TASK.
Scan the following material for the string "parts" and copy each line in which it appears.

___ SUPPLIED INFORMATION ___

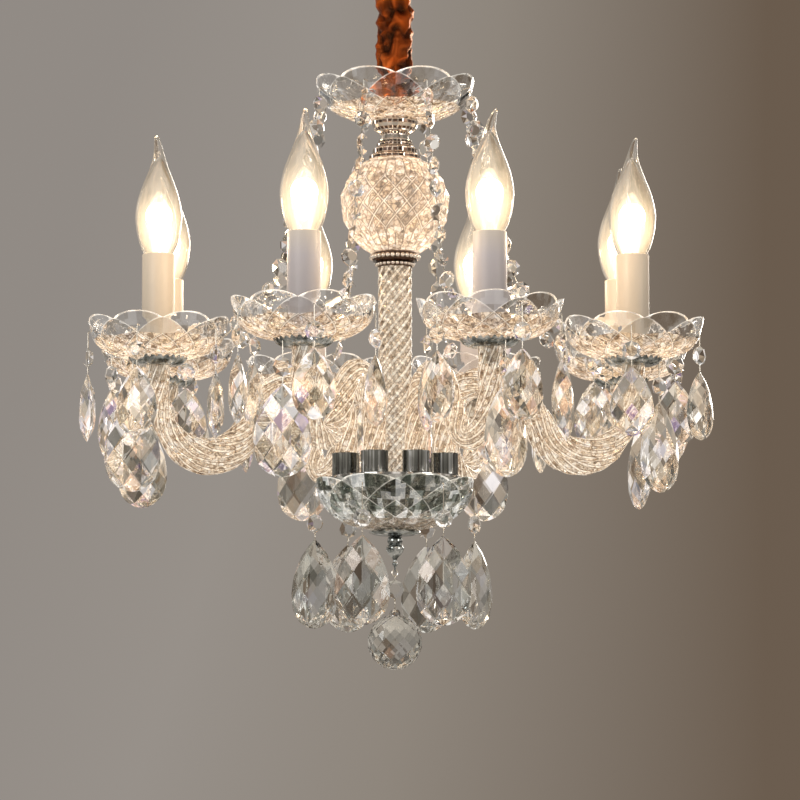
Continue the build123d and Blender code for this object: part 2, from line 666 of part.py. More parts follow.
with BuildPart() as lampholders:
    for low, high, radius, mode in (
        (64.0, 84.5, stud_r, Mode.ADD),
        (84.5, 98.0, 9.2, Mode.ADD),
        (98.0, 150.0, 9.8, Mode.ADD),
        (133.0, 151.0, 7.3, Mode.SUBTRACT),
    ):
        with BuildSketch(Plane.XY.offset(hub + low)):
            with Locations(*candle_places):
                Circle(radius)
        extrude(amount=high - low, mode=mode)
lampholders.part.label = "lampholders"
export_step(lampholders.part, "parts/lampholders.step")

# ------------------------------------------------------------------
# Flame-tip bulbs: screw cap, blown envelope and a drawn tail that leans
# ------------------------------------------------------------------
with BuildPart() as bulb_blank:
    with BuildSketch(Plane.XZ):
        with BuildLine():
            contact = Line((0, hub + 134.0), (2.4, hub + 134.0))
            cone = Line(contact @ 1, (6.9, hub + 137.0))
            cap = Line(cone @ 1, (6.9, hub + 153.5))
            collar = Line(cap @ 1, (9.6, hub + 155.0))
            throat = Line(collar @ 1, (10.7, hub + 158.2))
            belly = ThreePointArc(throat @ 1, (15.4, hub + 170.4), (17.4, hub + 185.0))
            flank = ThreePointArc(belly @ 1, (15.2, hub + 199.0), (9.2, hub + 215.0))
            tail = ThreePointArc(flank @ 1, (5.6, hub + 223.0), (3.3, hub + 232.0))
            crown = Line(tail @ 1, (0, hub + 232.0))
            Line(crown @ 1, contact @ 0)
        make_face()
    revolve(axis=Axis.Z)
    with BuildSketch(Plane.XY.offset(hub + 231.9)):
        Circle(3.2)
    with BuildSketch(Plane.XY.offset(hub + 239.0)):
        with Locations((1.6, 0)):
            Circle(2.3)
    with BuildSketch(Plane.XY.offset(hub + 245.0)):
        with Locations((4.4, 0)):
            Circle(1.5)
    loft()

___

RESPONSE BELOW.
Continue the build123d and Blender code for this object: part 2, from line 666 of part.py. More parts follow.
export_step(lampholders.part, "parts/lampholders.step")